_What you are asked to do:_ Repeat only the lines from the one containing "bpy.context.scene.collection.children.link(collection)" through the one containing "before = set(bpy.data.objects)", exactly as written, both ends included.

▬▬▬▬▬▬▬▬▬▬

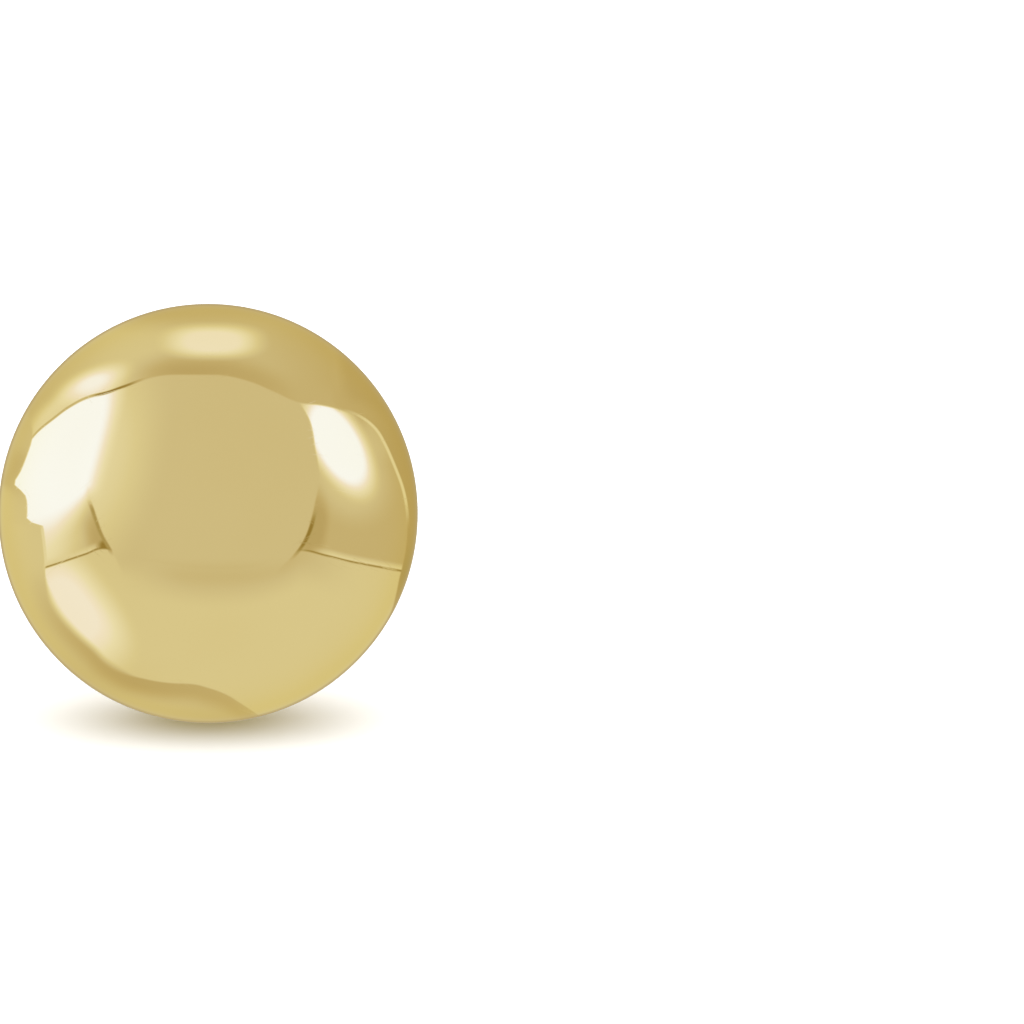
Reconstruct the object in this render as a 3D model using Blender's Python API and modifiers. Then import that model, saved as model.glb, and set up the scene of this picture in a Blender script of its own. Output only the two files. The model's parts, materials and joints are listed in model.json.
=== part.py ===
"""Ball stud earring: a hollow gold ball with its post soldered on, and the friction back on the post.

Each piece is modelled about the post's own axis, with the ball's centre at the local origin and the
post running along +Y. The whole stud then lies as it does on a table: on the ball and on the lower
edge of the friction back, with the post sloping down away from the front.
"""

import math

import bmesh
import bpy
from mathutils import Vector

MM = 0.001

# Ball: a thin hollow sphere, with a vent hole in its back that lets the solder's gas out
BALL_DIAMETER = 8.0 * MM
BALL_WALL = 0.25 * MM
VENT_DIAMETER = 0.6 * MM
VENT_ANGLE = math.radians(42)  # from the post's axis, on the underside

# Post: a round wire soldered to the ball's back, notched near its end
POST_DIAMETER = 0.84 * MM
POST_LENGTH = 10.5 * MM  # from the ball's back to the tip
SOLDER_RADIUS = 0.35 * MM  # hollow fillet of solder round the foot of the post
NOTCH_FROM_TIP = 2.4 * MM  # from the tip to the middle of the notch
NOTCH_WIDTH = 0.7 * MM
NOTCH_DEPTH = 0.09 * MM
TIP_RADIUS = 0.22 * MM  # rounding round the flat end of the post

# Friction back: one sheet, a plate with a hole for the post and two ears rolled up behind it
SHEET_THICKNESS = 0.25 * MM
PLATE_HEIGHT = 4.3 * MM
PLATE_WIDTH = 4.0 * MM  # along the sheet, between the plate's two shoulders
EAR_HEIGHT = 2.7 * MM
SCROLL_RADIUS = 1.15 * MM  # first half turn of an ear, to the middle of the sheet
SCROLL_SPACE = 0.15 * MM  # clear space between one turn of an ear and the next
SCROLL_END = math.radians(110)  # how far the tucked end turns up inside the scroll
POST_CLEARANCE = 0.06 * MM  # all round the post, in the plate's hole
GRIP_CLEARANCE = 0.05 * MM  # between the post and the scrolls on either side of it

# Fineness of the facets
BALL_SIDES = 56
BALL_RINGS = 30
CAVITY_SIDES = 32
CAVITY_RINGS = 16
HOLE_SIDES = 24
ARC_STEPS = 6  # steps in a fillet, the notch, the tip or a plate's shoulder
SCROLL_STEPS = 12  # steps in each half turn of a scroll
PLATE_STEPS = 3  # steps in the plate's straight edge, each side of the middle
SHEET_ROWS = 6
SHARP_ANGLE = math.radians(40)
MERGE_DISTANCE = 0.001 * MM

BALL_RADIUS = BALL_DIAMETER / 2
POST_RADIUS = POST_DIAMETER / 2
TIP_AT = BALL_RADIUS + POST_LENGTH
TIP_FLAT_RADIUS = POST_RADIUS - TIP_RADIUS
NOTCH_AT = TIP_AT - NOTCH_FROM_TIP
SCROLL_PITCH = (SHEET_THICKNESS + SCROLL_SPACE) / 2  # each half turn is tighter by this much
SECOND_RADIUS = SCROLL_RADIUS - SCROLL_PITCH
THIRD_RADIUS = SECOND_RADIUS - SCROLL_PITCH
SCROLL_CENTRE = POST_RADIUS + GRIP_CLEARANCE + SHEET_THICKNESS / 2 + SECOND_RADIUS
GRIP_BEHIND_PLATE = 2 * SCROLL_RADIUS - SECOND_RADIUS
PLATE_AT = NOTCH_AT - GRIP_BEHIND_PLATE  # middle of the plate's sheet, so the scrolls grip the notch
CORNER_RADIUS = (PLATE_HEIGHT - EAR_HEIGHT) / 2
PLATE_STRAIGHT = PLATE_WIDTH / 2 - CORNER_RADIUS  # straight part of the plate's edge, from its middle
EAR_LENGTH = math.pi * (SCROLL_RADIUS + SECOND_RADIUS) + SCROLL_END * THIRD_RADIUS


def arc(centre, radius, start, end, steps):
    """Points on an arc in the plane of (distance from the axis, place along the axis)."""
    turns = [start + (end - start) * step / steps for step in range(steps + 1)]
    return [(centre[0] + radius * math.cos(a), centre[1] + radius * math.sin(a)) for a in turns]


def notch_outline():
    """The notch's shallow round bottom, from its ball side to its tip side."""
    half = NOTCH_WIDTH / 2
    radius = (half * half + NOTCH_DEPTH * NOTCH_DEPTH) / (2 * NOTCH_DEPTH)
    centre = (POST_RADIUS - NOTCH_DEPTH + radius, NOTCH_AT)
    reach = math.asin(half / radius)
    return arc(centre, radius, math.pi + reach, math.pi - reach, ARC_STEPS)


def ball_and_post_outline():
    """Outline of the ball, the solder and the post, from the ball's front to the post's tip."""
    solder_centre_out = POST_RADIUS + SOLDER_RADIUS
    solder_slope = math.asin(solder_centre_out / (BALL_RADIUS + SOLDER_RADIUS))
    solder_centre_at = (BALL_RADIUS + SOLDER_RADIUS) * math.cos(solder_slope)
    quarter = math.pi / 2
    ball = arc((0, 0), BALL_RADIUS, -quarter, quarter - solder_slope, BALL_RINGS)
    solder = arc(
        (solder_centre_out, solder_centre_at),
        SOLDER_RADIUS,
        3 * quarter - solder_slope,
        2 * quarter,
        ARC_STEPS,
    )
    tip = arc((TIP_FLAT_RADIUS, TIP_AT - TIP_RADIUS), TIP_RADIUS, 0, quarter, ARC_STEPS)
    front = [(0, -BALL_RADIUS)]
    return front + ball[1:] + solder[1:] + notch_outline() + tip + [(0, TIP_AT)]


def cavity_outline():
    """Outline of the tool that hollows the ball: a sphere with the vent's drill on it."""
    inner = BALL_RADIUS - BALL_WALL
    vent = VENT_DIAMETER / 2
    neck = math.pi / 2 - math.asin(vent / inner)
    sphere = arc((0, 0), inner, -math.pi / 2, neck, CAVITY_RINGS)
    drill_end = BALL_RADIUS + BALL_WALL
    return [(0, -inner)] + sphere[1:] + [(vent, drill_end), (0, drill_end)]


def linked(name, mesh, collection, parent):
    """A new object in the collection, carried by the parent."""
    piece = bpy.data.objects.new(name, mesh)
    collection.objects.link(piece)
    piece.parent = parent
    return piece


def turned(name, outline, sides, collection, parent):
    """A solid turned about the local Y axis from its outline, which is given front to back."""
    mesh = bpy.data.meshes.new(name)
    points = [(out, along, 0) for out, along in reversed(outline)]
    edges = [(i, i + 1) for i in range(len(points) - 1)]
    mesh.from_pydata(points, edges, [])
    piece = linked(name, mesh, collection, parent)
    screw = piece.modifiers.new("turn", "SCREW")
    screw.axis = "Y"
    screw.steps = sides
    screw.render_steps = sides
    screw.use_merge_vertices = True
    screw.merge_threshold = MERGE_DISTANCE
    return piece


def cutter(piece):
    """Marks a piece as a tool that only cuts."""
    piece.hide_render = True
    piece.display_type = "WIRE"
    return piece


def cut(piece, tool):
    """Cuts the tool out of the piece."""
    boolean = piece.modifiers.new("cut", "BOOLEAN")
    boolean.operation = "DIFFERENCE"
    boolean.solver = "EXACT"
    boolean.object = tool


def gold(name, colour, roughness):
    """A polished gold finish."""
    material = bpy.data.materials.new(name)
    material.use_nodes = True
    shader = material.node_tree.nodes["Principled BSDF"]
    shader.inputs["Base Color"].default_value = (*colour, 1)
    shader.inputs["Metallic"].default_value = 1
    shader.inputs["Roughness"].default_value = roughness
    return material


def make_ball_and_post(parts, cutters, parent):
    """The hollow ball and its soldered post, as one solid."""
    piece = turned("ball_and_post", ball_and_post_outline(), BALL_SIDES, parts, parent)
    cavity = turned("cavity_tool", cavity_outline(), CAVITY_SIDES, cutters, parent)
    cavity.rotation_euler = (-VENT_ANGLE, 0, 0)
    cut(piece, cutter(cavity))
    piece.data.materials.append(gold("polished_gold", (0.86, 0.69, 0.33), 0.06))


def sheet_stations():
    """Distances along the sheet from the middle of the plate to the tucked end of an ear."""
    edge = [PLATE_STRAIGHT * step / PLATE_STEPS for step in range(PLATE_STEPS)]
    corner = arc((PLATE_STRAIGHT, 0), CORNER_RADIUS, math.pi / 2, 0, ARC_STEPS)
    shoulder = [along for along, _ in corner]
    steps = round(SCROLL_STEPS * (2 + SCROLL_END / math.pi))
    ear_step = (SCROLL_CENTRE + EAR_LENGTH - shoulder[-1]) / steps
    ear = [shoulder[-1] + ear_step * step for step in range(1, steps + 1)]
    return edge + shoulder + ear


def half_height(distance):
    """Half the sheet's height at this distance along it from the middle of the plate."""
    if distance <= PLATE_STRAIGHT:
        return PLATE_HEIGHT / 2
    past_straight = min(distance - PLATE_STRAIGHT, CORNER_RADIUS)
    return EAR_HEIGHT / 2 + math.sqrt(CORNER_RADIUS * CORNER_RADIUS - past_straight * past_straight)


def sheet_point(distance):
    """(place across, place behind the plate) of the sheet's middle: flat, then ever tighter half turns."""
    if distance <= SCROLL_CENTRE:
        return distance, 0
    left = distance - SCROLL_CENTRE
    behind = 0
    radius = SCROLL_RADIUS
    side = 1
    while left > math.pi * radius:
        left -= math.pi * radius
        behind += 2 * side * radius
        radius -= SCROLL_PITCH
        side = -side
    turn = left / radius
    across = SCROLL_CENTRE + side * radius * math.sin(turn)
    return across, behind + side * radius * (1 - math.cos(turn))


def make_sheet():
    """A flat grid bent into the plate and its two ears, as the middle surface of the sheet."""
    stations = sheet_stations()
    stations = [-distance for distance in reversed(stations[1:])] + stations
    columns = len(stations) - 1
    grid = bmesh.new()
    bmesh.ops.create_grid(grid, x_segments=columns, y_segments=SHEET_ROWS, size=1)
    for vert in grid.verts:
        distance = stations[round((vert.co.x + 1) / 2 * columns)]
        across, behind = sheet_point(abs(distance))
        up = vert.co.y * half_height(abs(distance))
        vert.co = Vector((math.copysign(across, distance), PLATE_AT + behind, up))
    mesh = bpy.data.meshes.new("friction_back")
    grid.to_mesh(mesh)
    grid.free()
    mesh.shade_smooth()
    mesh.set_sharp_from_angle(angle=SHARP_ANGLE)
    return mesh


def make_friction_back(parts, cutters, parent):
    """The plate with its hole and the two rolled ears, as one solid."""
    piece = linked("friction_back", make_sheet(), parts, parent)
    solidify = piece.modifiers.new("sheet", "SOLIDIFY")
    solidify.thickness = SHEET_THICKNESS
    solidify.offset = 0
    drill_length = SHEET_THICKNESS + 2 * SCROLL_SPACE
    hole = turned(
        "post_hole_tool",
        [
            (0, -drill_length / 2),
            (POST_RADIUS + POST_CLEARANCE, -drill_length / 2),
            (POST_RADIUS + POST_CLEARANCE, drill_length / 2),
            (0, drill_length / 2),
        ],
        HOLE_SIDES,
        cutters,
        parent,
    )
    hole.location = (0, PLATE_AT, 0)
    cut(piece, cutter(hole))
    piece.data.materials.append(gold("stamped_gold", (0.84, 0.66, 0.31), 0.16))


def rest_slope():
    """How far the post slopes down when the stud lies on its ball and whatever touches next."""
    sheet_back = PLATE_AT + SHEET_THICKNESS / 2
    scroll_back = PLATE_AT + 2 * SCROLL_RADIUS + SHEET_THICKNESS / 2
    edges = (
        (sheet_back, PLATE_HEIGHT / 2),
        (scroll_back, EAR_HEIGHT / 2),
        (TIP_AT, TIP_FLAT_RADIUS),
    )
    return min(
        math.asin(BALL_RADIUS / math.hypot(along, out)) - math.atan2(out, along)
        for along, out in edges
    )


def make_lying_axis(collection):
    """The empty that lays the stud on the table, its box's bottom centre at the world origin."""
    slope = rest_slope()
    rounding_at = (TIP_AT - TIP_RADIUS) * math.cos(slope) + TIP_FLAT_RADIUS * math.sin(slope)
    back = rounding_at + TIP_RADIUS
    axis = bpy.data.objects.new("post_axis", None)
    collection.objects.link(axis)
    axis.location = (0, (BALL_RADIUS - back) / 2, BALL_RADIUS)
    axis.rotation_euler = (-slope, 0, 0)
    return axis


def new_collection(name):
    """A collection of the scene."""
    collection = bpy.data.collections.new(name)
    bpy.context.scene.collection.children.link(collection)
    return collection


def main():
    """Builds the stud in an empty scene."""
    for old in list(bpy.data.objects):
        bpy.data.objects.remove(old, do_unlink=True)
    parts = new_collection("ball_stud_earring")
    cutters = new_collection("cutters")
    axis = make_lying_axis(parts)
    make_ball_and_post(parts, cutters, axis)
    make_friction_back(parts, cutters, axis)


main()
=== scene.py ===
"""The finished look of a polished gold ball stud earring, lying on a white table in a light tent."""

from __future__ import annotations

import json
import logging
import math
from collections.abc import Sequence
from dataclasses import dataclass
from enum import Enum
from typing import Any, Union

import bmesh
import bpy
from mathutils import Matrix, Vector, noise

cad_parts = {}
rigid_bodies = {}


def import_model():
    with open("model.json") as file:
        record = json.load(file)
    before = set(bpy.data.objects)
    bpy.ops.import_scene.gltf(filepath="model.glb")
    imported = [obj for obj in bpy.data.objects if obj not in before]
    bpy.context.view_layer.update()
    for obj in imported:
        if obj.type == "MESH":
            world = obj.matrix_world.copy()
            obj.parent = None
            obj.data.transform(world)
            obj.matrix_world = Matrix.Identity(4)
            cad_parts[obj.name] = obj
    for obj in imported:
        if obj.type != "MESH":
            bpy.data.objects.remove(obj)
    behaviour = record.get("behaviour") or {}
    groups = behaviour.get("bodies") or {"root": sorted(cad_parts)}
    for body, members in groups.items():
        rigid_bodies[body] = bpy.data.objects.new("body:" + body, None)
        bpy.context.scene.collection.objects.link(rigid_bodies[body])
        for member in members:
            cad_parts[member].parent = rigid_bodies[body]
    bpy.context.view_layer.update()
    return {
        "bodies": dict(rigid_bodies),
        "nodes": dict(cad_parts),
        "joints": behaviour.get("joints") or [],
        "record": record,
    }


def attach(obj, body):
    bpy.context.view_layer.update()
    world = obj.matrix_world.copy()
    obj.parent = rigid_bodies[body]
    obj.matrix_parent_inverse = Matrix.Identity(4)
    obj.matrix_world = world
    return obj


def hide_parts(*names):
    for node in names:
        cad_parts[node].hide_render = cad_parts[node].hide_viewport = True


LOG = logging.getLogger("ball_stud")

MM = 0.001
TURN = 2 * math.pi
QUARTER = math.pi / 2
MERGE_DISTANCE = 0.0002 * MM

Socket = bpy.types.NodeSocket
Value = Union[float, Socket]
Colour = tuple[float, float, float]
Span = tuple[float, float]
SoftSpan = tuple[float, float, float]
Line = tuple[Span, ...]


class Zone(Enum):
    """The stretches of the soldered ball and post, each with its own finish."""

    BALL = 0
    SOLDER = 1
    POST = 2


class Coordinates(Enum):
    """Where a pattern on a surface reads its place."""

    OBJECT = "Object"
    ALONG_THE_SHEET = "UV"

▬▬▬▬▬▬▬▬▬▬

_Result of this exercise:_
    bpy.context.scene.collection.children.link(collection)
    return collection


def main():
    """Builds the stud in an empty scene."""
    for old in list(bpy.data.objects):
        bpy.data.objects.remove(old, do_unlink=True)
    parts = new_collection("ball_stud_earring")
    cutters = new_collection("cutters")
    axis = make_lying_axis(parts)
    make_ball_and_post(parts, cutters, axis)
    make_friction_back(parts, cutters, axis)


main()
=== scene.py ===
"""The finished look of a polished gold ball stud earring, lying on a white table in a light tent."""

from __future__ import annotations

import json
import logging
import math
from collections.abc import Sequence
from dataclasses import dataclass
from enum import Enum
from typing import Any, Union

import bmesh
import bpy
from mathutils import Matrix, Vector, noise

cad_parts = {}
rigid_bodies = {}


def import_model():
    with open("model.json") as file:
        record = json.load(file)
    before = set(bpy.data.objects)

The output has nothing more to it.